The American Royal BBQ is a wonderful place.  Lots of good people there.  If your in the area those couple of days its definitely a great thing to go and experience.  A word of advice would be shuttle buses.  Driving down there is a nightmare.  The walk from any parking spot is an adventure all in itself.  park up at Union Station or someplace else and ride the shuttle down.  Also I believe they have a competition out in Mission today.


----------



## muley05 (Sep 23, 2008)

Like KC Jayhawk said, you DO NOT have to know anyone competing to enjoy the American Royal BBQ.

Friday night, which is the best night for a "party" atmosphere, it costs about $10 to enter.  Then many of the bigger team spaces will allow you to enter for $10 or so, and then it is all you can eat and drink once inside that space.  They will also have bands and fun stuff like that.  And the food is amazing.

I personally know members of Where's The Smoke and Boneheads.  Both have one of the biggest spaces available, and it is a great time to hang out.  Bring friends, and most of the money to enter their team space goes to charity.


----------



## vegansbeware (Oct 2, 2008)

It starts today and I'm not sure if I'll be able to go.
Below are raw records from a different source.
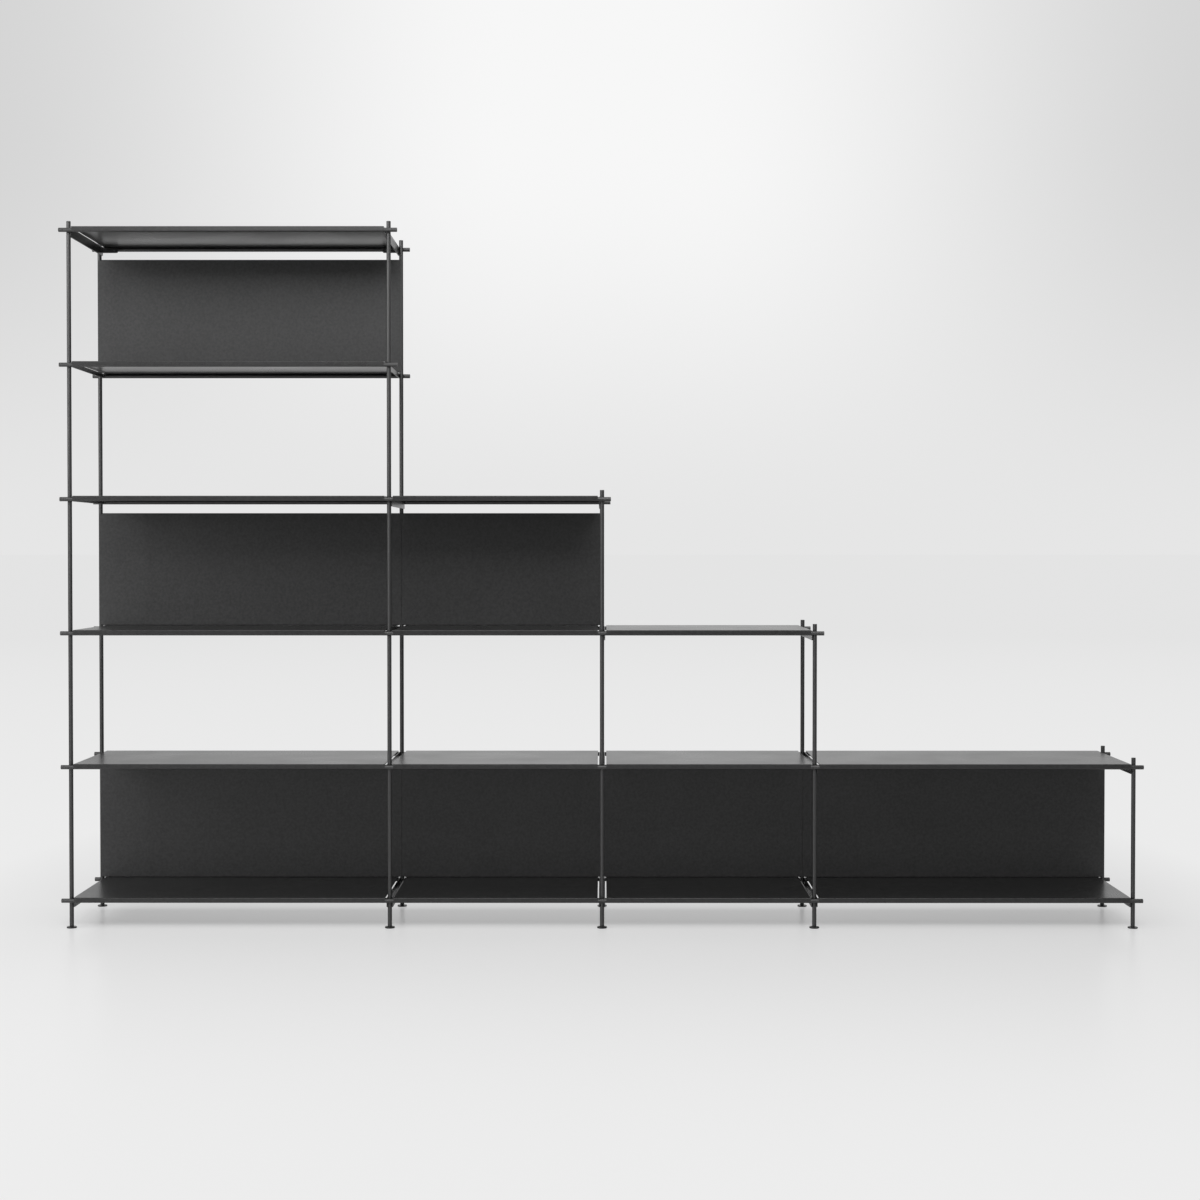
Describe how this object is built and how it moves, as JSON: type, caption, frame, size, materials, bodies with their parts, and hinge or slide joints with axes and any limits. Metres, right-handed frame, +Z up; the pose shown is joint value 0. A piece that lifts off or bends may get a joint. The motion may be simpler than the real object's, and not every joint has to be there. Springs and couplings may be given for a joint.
{
  "type": "staircase bookshelf",
  "caption": "Stepped steel bookshelf: round posts and rails carry folded shelf trays whose height falls from left to right, with clip-on back panels and levelling feet.",
  "frame": {"origin": "on the floor, below the middle of the row of posts", "axes": "+Z up, +X to the right seen from the front, so the steps go down towards +X, and the front faces -Y"},
  "size_m": [3.05, 0.3902, 1.9925],
  "materials": {
    "bar_coating": "fine-textured semi-matt charcoal powder coat on round steel bar",
    "tray_coating": "fine-textured semi-matt charcoal powder coat on folded steel sheet",
    "panel_coating": "fine-textured semi-matt charcoal powder coat on steel sheet",
    "bracket_coating": "semi-matt charcoal powder coat",
    "foot_coating": "matt black coated steel"
  },
  "bodies": {
    "shelf_frame": {"post_1_front": "bar_coating", "post_1_rear": "bar_coating", "post_2_front": "bar_coating", "post_2_rear": "bar_coating", "post_3_front": "bar_coating", "post_3_rear": "bar_coating", "post_4_front": "bar_coating", "post_4_rear": "bar_coating", "post_5_front": "bar_coating", "post_5_rear": "bar_coating", "rail_level_1_front": "bar_coating", "rail_level_1_rear": "bar_coating", "shelf_bay_1_level_1": "tray_coating", "shelf_bay_2_level_1": "tray_coating", "shelf_bay_3_level_1": "tray_coating", "shelf_bay_4_level_1": "tray_coating", "back_panel_bay_1_level_1": "panel_coating", "back_panel_bay_2_level_1": "panel_coating", "back_panel_bay_3_level_1": "panel_coating", "back_panel_bay_4_level_1": "panel_coating", "rail_level_2_front": "bar_coating", "rail_level_2_rear": "bar_coating", "shelf_bay_1_level_2": "tray_coating", "shelf_bay_2_level_2": "tray_coating", "shelf_bay_3_level_2": "tray_coating", "shelf_bay_4_level_2": "tray_coating", "rail_level_3_front": "bar_coating", "rail_level_3_rear": "bar_coating", "shelf_bay_1_level_3": "tray_coating", "shelf_bay_2_level_3": "tray_coating", "shelf_bay_3_level_3": "tray_coating", "back_panel_bay_1_level_3": "panel_coating", "back_panel_bay_2_level_3": "panel_coating", "rail_level_4_front": "bar_coating", "rail_level_4_rear": "bar_coating", "shelf_bay_1_level_4": "tray_coating", "shelf_bay_2_level_4": "tray_coating", "rail_level_5_front": "bar_coating", "rail_level_5_rear": "bar_coating", "shelf_bay_1_level_5": "tray_coating", "back_panel_bay_1_level_5": "panel_coating", "rail_level_6_front": "bar_coating", "rail_level_6_rear": "bar_coating", "shelf_bay_1_level_6": "tray_coating", "wall_bracket_left": "bracket_coating", "wall_bracket_right": "bracket_coating"},
    "levelling_foot_1_front": {"foot_1_front": "foot_coating"},
    "levelling_foot_1_rear": {"foot_1_rear": "foot_coating"},
    "levelling_foot_2_front": {"foot_2_front": "foot_coating"},
    "levelling_foot_2_rear": {"foot_2_rear": "foot_coating"},
    "levelling_foot_3_front": {"foot_3_front": "foot_coating"},
    "levelling_foot_3_rear": {"foot_3_rear": "foot_coating"},
    "levelling_foot_4_front": {"foot_4_front": "foot_coating"},
    "levelling_foot_4_rear": {"foot_4_rear": "foot_coating"},
    "levelling_foot_5_front": {"foot_5_front": "foot_coating"},
    "levelling_foot_5_rear": {"foot_5_rear": "foot_coating"}
  },
  "joints": [
    {"name": "foot_1_front_height", "type": "slide", "parent": "shelf_frame", "child": "levelling_foot_1_front", "axis": [0, 0, -1], "range_m": [0, 0.012]},
    {"name": "foot_1_rear_height", "type": "slide", "parent": "shelf_frame", "child": "levelling_foot_1_rear", "axis": [0, 0, -1], "range_m": [0, 0.012]},
    {"name": "foot_2_front_height", "type": "slide", "parent": "shelf_frame", "child": "levelling_foot_2_front", "axis": [0, 0, -1], "range_m": [0, 0.012]},
    {"name": "foot_2_rear_height", "type": "slide", "parent": "shelf_frame", "child": "levelling_foot_2_rear", "axis": [0, 0, -1], "range_m": [0, 0.012]},
    {"name": "foot_3_front_height", "type": "slide", "parent": "shelf_frame", "child": "levelling_foot_3_front", "axis": [0, 0, -1], "range_m": [0, 0.012]},
    {"name": "foot_3_rear_height", "type": "slide", "parent": "shelf_frame", "child": "levelling_foot_3_rear", "axis": [0, 0, -1], "range_m": [0, 0.012]},
    {"name": "foot_4_front_height", "type": "slide", "parent": "shelf_frame", "child": "levelling_foot_4_front", "axis": [0, 0, -1], "range_m": [0, 0.012]},
    {"name": "foot_4_rear_height", "type": "slide", "parent": "shelf_frame", "child": "levelling_foot_4_rear", "axis": [0, 0, -1], "range_m": [0, 0.012]},
    {"name": "foot_5_front_height", "type": "slide", "parent": "shelf_frame", "child": "levelling_foot_5_front", "axis": [0, 0, -1], "range_m": [0, 0.012]},
    {"name": "foot_5_rear_height", "type": "slide", "parent": "shelf_frame", "child": "levelling_foot_5_rear", "axis": [0, 0, -1], "range_m": [0, 0.012]}
  ]
}
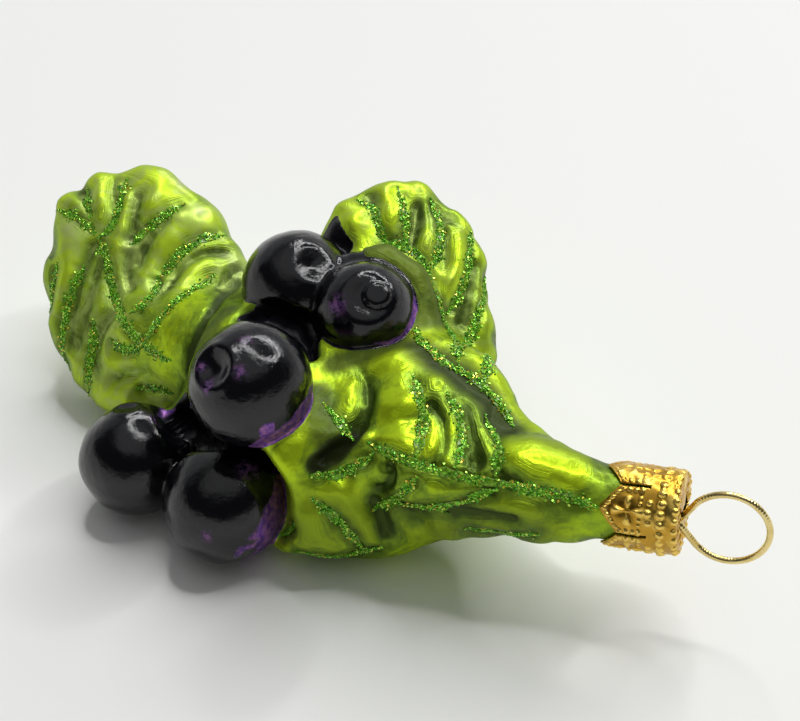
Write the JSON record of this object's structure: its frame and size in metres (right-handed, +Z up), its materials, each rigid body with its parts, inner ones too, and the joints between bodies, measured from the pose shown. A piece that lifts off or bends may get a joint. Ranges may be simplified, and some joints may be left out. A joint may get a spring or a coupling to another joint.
{
  "type": "blown glass blueberry sprig ornament",
  "caption": "Mould-blown silvered glass ornament shaped as a sprig of blueberries and leaves, with a stamped gilt cap and a wire hanging ring.",
  "frame": {"origin": "middle of the bottom of the whole object's box, on the surface that it lies on", "axes": "+X along the sprig towards the cap, +Z up, with the leaves' faces turned up and towards -Y"},
  "size_m": [0.1096, 0.0778, 0.037],
  "materials": {
    "lacquered_glass": "silvered inside, green and blue-black lacquer outside, glossy",
    "gilt_cap": "stamped, bright gilt",
    "brass_wire": "drawn, bright",
    "glitter_glue": "clear glue full of green foil flakes"
  },
  "bodies": {
    "root": {"glass_body": "lacquered_glass", "cap": "gilt_cap", "hanger": "brass_wire", "glitter_left_leaf_midrib": "glitter_glue", "glitter_left_leaf_tip_1": "glitter_glue", "glitter_left_leaf_tip_2": "glitter_glue", "glitter_left_leaf_tip_3": "glitter_glue", "glitter_left_leaf_right_1": "glitter_glue", "glitter_left_leaf_right_2": "glitter_glue", "glitter_left_leaf_right_3": "glitter_glue", "glitter_left_leaf_right_4": "glitter_glue", "glitter_left_leaf_left_1": "glitter_glue", "glitter_left_leaf_left_2": "glitter_glue", "glitter_left_leaf_left_3": "glitter_glue", "glitter_left_leaf_left_4": "glitter_glue", "glitter_left_leaf_left_5": "glitter_glue", "glitter_top_leaf_edge": "glitter_glue", "glitter_top_leaf_midrib": "glitter_glue", "glitter_top_leaf_tip_1": "glitter_glue", "glitter_top_leaf_tip_2": "glitter_glue", "glitter_top_leaf_right_1": "glitter_glue", "glitter_top_leaf_right_2": "glitter_glue", "glitter_top_leaf_right_3": "glitter_glue", "glitter_top_leaf_right_4": "glitter_glue", "glitter_front_leaf_midrib": "glitter_glue", "glitter_front_leaf_tip": "glitter_glue", "glitter_front_leaf_upper_1": "glitter_glue", "glitter_front_leaf_upper_2": "glitter_glue", "glitter_front_leaf_upper_3": "glitter_glue", "glitter_front_leaf_upper_4": "glitter_glue", "glitter_front_leaf_lower_1": "glitter_glue", "glitter_front_leaf_lower_2": "glitter_glue", "glitter_front_leaf_lower_3": "glitter_glue", "glitter_low_leaf_midrib": "glitter_glue", "glitter_low_leaf_edge_1": "glitter_glue", "glitter_low_leaf_edge_2": "glitter_glue", "glitter_low_leaf_edge_3": "glitter_glue"}
  },
  "joints": []
}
I've wanted to for the last 5 years but never attended. I'm trying to work the angles to get to go tomorrow night and enjoy a party or two.


----------



## curious aardvark (Oct 2, 2008)

where is it - I'll stick it on my 'going-to-tour-america-one-of-these-days-when-I've-got-time-and-money' to do list :-) (this is a REAL list)


----------



## mrsb (Oct 2, 2008)

Good ol' Kansas City, Missouri.  I did get invited to one of the tents for a friend's birthday.  I can either wear my Harley Davidson t-shirt and get in free or be prepared to reveal myself for some beads
	

	
	
		
		



		
		
	


	





 .  I think I'll go with the t-shirt!


----------